Every time a nomination came in either from a committee member or the public, I verified the information to make sure the book was eligible (every list has different eligibility criteria) and that everything like author names, ISBNs, etc. were correct before the nominations went out to the committee. Then I emailed the publishers to let them know that their books were on the nomination list.

There was a lot of this:

I also kept track of all of the books we received from publishers, so that we knew what else we needed to request. A lot is eligible for Quick Picks, including fiction, non-fiction, and graphic novels, so we got a lot of books. Over 700 at least, most unsolicited.

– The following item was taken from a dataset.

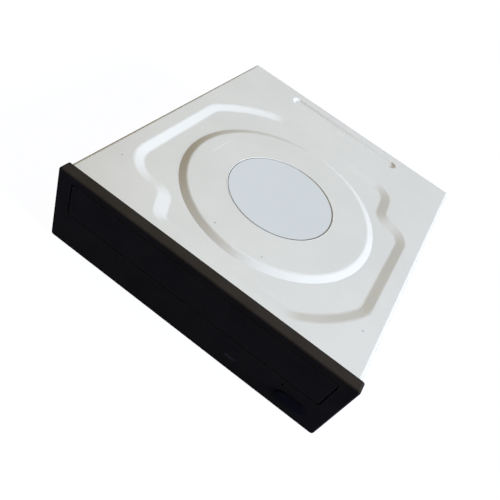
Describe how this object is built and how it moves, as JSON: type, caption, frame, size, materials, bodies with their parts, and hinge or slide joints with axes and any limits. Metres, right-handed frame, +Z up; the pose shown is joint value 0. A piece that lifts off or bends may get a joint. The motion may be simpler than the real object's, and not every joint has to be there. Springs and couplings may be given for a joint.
{
  "type": "internal disc drive",
  "caption": "Half-height bay disc drive: pressed steel case, black front with a sliding disc tray, eject button, and a full loading and reading mechanism inside.",
  "frame": {"origin": "centre of the drive's footprint, at the foot of the bezel", "axes": "+X to the right seen from the front, +Y to the rear, +Z up through the cover"},
  "size_m": [0.1486, 0.1704, 0.042],
  "materials": {
    "cover_steel": "pale satin steel, zinc plated",
    "plate_steel": "zinc plated steel",
    "label_film": "plain pale blue-grey film",
    "bezel_black": "fine grained black moulding",
    "button_black": "smooth black moulding",
    "frame_black": "black moulding",
    "tray_black": "black moulding",
    "clear_guide": "clear plastic",
    "board_green": "solder mask",
    "chip_black": "moulded package",
    "part_white": "white acetal",
    "socket_ivory": "ivory plastic",
    "motor_steel": "plated can",
    "bright_steel": "ground steel",
    "rubber_black": "soft rubber",
    "sled_metal": "die-cast alloy",
    "screw_zinc": "zinc plated",
    "can_silver": "printed can without marks",
    "motor_core": "laminated core"
  },
  "bodies": {
    "case": {"top_cover": "cover_steel", "bottom_plate": "plate_steel", "main_frame": "frame_black", "front_bezel": "bezel_black", "centre_label": "label_film", "light_guide": "clear_guide", "front_board": "board_green", "eject_switch": "chip_black", "activity_lamp": "clear_guide", "loading_motor": "motor_steel", "drive_belt": "rubber_black", "clamp_bridge": "plate_steel", "main_board": "board_green", "controller_chip": "chip_black", "driver_chip": "chip_black", "memory_chip": "chip_black", "capacitors": "can_silver", "ribbon_sockets": "socket_ivory", "rear_connector": "chip_black", "case_screws": "screw_zinc", "board_screws": "screw_zinc", "bridge_screws": "screw_zinc"},
    "tray": {"disc_tray": "tray_black", "tray_door": "bezel_black"},
    "button": {"eject_button": "button_black"},
    "pulley": {"motor_pulley": "part_white"},
    "belt_wheel": {"pulley_gear": "part_white"},
    "rack_gear": {"drive_gear": "part_white"},
    "slider": {"cam_slider": "part_white"},
    "deck": {"lift_frame": "frame_black", "mechanism_plate": "plate_steel", "damping_bushes": "rubber_black", "shoulder_screws": "screw_zinc", "spindle_motor": "motor_core", "guide_rods": "bright_steel", "feed_motor": "motor_steel"},
    "table": {"turntable": "frame_black", "friction_ring": "rubber_black"},
    "sled": {"pickup_sled": "sled_metal"},
    "lens": {"lens_holder": "chip_black"},
    "feed_screw": {"lead_screw": "bright_steel"},
    "clamp": {"clamp_disc": "frame_black"}
  },
  "joints": [
    {"name": "tray_slide", "type": "slide", "parent": "case", "child": "tray", "axis": [0, -1, 0], "range_m": [0, 0.136]},
    {"name": "drive_gear_spin", "type": "hinge", "parent": "case", "child": "rack_gear", "pos_m": [-0.046, -0.0655, 0.018], "axis": [0, 0, 1], "range_deg": [-10, 880]},
    {"name": "pulley_gear_spin", "type": "hinge", "parent": "case", "child": "belt_wheel", "pos_m": [-0.03154, -0.0655, 0.016], "axis": [0, 0, 1], "range_deg": [-2620, 20]},
    {"name": "motor_pulley_spin", "type": "hinge", "parent": "case", "child": "pulley", "pos_m": [-0.00754, -0.0655, 0.015], "axis": [0, 0, 1], "range_deg": [-10450, 40]},
    {"name": "eject_press", "type": "slide", "parent": "case", "child": "button", "axis": [0, 1, 0], "range_m": [0, 0.0009], "stiffness_N_per_m": 600},
    {"name": "cam_slide", "type": "slide", "parent": "case", "child": "slider", "axis": [1, 0, 0], "range_m": [0, 0.014]},
    {"name": "deck_tilt", "type": "hinge", "parent": "case", "child": "deck", "pos_m": [0, 0.0707, 0.015], "axis": [1, 0, 0], "range_deg": [0, 4.6]},
    {"name": "disc_spin", "type": "hinge", "parent": "deck", "child": "table", "pos_m": [0, -0.0149, 0.02], "axis": [0, 0, 1], "continuous": true},
    {"name": "sled_slide", "type": "slide", "parent": "deck", "child": "sled", "axis": [0, 1, 0], "range_m": [0, 0.035]},
    {"name": "lead_screw_spin", "type": "hinge", "parent": "deck", "child": "feed_screw", "pos_m": [0.034, 0.0207, 0.0171], "axis": [0, 1, 0], "range_deg": [-5, 4205]},
    {"name": "lens_focus", "type": "slide", "parent": "sled", "child": "lens", "axis": [0, 0, 1], "range_m": [-0.0006, 0.0006], "stiffness_N_per_m": 40},
    {"name": "clamp_spin", "type": "hinge", "parent": "case", "child": "clamp", "pos_m": [0, -0.0149, 0.0325], "axis": [0, 0, 1], "continuous": true}
  ],
  "couplings": [
    {"joint": "drive_gear_spin", "follows": "tray_slide", "rad_per_m": 111.11},
    {"joint": "pulley_gear_spin", "follows": "tray_slide", "rad_per_m": -333.33},
    {"joint": "motor_pulley_spin", "follows": "tray_slide", "rad_per_m": -1333.3},
    {"joint": "deck_tilt", "follows": "cam_slide", "rad_per_m": 5.61},
    {"joint": "lead_screw_spin", "follows": "sled_slide", "rad_per_m": 2094.4}
  ]
}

At Annual and Midwinter, I ran the timer to make sure we kept to our scheduled time. We only had four minutes to discuss each title, and some discussions could have gone on much longer! It was definitely entertaining to listen to the discussions, but it was hard to keep myself from chiming in on the titles I had read.

After the voting and annotation writing, I worked with the chair to make sure all of the paperwork got turned in to YALSA so that the lists could go online that week. I also emailed all of the publishers to give them the good news. It was also a ton of fun to see the author reactions on Twitter after the list went public. If you’re new to selection lists, I recommend serving as an admin. It’s a great way to learn about the process. I’m now transitioning to being a voting member of a selection committee, yay!